The streets are more dangerous than the restaurant, as everyone piles out into the open. A linear battle rips through the area, digital artifacts hammering the screen as Lynch ducks behind parked cars. Shanghai is a dense city; we move through the streets, through tight, awkward buildings and into a construction site. Even though it’s a big space, the violence still feels immediate.

Truth be told, the fights aren’t a whole lot different from the original game. There was intensity there as well, but it’s now been supplemented by improved enemy AI (in Dead Men, your opponents were nothing more than ‘shoot me’ signs) and a cover system that actually provides cover, rather than leaving you both frozen in one spot and exposed enough to be hit. It’s more polished.

In fact, it’s been streamlined. IO want K&L2 to be a crowd-pleaser, and are focusing on stripping the annoyances that plagued Dead Men. The aiming has been tightened to remove the floaty, imprecise controls that brought a pot-luck element to the first’s firefights. The original PC version demanded that co-op be played on one PC, using a combination of keyboard, mouse and Xbox 360 controller, but that’s finally matured into online co-op with a friend controlling Kane.

The multiplayer Fragile Alliance also returns – a betrayal-based co-op game where a team of players rob a bank or gas station, but with a paranoia-fuelling twist that enables you to turn on teammates and take the pot. It has a chance to make a small but interesting niche for itself. There’s nothing more fun than legitimised team-killing.

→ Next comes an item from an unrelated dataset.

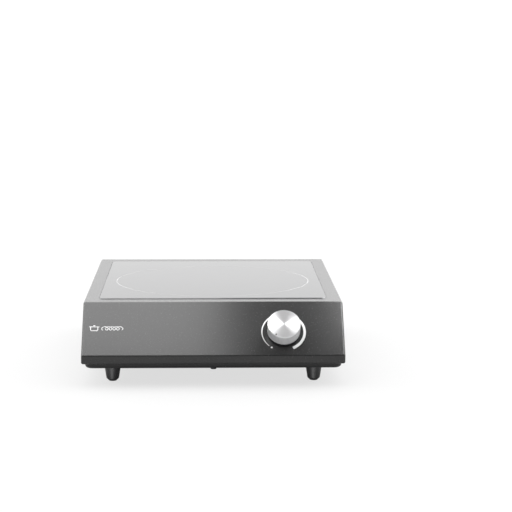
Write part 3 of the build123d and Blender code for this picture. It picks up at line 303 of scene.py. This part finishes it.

If the first game left you cold, should you care about any of this? We put it to IO that this is a sequel that we didn’t ever expect to see. They explain that from their point of view, it sold well, they liked the characters, and they were stung by the criticism that snowed over the original. They have something to prove and have spent years doggedly perfecting their Hitman games, which have blossomed over four instalments into one of the finest series we’ve ever played. It required time and patience from both developers and gamers for Hitman to achieve the heights it reached, and we’re sure they’ll get there with Kane & Lynch too – eventually.